= Biratnagar Jute Mill =

Nepalese jute mill

Biratnagar Jute Mill is the biggest and oldest jute mill in Nepal. It was established under Prime Minister Juddha Shamsher Rana in 1936 A.D. The mill was initially run by the Government but later handed over to a private company for operation. The mill has a history of shutting down multiple times due to political situation. The mill is mostly remembered for initiating the democracy movement against the Rana dynasty in Nepal. The mill is also a tourist attraction for locals due to its long history.

==History==
Birat Biratnagar Jute Mill was Nepal's first production factory established in 1936. The Birat Jute mill was run by the government till the 1990s. In 2002, during the policy of privatization, the factory was handed to Arihant Multi-fibre, a subsidiary of Golchha Organization. However, the company failed to run the factory due to political intervention and labour problems. Consequently, the government decided to shut down the factory by paying off NPR 550 million to its 2,000 employees.

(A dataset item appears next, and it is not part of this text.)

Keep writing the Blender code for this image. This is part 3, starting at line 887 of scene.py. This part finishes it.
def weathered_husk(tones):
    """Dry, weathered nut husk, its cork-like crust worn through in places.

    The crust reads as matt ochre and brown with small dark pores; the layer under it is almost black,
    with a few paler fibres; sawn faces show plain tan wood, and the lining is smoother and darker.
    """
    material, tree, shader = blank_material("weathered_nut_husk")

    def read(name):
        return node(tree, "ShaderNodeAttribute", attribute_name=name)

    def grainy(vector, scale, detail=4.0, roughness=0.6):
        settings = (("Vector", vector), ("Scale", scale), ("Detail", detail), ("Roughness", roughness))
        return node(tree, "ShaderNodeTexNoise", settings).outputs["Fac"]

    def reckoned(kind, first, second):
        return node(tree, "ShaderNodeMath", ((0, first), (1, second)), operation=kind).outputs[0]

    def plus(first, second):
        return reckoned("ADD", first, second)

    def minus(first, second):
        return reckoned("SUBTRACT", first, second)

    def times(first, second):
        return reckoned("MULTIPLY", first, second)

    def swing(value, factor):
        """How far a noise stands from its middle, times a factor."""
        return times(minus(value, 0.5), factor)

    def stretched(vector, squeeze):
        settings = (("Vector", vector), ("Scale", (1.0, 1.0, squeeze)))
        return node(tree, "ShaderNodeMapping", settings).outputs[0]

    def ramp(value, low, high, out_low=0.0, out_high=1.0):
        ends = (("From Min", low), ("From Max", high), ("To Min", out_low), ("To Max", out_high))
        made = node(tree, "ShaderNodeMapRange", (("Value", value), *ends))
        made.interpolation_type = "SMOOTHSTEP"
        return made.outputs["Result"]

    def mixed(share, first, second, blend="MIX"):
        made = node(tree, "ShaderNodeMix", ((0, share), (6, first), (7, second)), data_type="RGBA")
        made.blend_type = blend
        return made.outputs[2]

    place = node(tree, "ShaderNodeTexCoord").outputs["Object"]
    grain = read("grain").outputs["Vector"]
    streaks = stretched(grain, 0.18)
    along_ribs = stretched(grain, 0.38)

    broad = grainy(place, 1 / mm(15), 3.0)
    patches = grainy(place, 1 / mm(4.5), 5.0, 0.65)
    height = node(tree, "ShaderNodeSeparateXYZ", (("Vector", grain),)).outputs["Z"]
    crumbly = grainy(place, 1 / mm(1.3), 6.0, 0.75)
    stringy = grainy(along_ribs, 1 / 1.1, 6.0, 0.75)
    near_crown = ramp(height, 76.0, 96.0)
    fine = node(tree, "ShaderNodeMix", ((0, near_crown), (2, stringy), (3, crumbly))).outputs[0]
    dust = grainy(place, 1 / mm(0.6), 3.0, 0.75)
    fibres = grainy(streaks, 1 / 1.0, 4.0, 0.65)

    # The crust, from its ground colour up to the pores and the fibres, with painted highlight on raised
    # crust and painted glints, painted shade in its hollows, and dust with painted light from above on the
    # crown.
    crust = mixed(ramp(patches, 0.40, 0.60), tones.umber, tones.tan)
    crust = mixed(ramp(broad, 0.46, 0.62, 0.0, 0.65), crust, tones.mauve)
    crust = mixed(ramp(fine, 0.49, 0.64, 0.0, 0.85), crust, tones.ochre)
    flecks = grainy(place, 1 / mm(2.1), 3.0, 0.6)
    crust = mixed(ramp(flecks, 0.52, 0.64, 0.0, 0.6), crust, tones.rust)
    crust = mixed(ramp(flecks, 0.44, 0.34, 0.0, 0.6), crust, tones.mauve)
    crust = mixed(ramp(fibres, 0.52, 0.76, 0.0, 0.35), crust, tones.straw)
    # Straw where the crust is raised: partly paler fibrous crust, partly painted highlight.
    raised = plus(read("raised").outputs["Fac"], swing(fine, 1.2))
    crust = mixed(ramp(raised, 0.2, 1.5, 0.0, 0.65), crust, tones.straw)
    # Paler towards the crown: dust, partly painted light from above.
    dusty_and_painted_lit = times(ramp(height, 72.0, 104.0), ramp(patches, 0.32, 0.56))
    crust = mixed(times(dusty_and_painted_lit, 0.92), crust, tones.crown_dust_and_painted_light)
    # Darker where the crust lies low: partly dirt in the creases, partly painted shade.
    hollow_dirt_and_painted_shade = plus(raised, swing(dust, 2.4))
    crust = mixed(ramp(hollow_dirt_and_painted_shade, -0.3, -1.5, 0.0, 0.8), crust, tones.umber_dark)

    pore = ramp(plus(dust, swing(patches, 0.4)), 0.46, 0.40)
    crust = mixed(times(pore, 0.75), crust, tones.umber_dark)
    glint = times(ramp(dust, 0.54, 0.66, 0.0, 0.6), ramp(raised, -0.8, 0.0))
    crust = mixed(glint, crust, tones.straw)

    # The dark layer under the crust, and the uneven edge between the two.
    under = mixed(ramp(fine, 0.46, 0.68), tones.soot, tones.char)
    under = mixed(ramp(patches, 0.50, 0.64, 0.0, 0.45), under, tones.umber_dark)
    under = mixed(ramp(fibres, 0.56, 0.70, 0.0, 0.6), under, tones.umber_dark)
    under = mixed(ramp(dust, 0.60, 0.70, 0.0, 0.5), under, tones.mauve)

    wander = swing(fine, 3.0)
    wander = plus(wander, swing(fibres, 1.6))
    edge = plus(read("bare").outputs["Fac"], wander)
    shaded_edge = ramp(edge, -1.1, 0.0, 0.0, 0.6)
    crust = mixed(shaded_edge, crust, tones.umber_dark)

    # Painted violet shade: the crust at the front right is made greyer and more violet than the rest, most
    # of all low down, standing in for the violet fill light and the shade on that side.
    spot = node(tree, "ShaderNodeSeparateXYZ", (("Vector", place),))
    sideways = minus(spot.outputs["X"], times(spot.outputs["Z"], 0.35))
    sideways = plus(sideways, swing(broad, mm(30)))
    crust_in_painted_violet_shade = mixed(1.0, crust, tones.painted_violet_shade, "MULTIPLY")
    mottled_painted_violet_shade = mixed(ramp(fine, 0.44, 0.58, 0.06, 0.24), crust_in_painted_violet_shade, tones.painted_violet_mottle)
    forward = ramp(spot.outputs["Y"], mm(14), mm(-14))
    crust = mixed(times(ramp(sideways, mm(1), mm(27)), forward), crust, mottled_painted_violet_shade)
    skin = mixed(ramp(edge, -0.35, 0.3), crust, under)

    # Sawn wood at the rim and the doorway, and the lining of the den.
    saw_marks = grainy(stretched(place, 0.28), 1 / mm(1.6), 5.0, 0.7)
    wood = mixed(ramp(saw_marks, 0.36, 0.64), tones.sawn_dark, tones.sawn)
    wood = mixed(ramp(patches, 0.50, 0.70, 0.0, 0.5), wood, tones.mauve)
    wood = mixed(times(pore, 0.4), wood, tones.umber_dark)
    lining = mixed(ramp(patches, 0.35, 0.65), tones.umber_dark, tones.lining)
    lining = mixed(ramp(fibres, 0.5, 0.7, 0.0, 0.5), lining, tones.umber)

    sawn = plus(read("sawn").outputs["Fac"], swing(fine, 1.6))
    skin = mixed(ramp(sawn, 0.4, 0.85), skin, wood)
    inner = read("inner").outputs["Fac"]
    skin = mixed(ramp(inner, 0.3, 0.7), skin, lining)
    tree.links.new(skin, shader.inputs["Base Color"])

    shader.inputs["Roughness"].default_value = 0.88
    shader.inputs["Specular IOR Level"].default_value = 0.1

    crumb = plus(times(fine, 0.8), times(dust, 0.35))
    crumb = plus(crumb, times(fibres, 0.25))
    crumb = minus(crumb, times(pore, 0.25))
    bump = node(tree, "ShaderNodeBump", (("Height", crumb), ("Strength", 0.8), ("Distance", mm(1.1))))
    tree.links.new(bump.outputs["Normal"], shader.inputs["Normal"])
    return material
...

In 2014, the factory was handed over to a Kolkata-based company named Winsome International. But again, it was soon closed. The factory reopened in January 2016 but it shut down again due to managerial issues. The private company instead of running the factory, tried to sell the land of the mill in 2017 which was halted by government. The Supreme Court ruled in behalf of the private company but the actual sell did not occur. The factory resumed producing twine and jute sacks again on September 11, 2018.

==Facilities==
Apart from the main factory the mill has the following facilities:
- a Power House for electricity generation,
- multiple store houses
- railway yard connecting Jogbani Railway Station
- sports facility for employees including a lawn tennis
- a Hindu temple of Lord Hanuman
- employees quarters
- a garage
- guest house

==Political Significance==

The mill is remembered as the initiation place for democracy in Nepal. A demonstration began on March 4, 1947, under the leadership of Girija Prasad Koirala, initially, demanding labour rights, but later political trade union rights were also demanded. The Nepali Congress supported the strike. On March 9, Bishweshwar Prasad Koirala joined the strike with his supporters and the strike grew in number. The Rana dynasty regime sent state troops to Biratnagar to put down the strike and the strike ended after arresting the leaders. However, some of those leaders escaped to India. The Nepali congress held a conference in Jogbani, India and resolved to initiate a nationwide Satyagraha, or civil disobedience movement. This sparked the countrywide anti-Rana demonstration.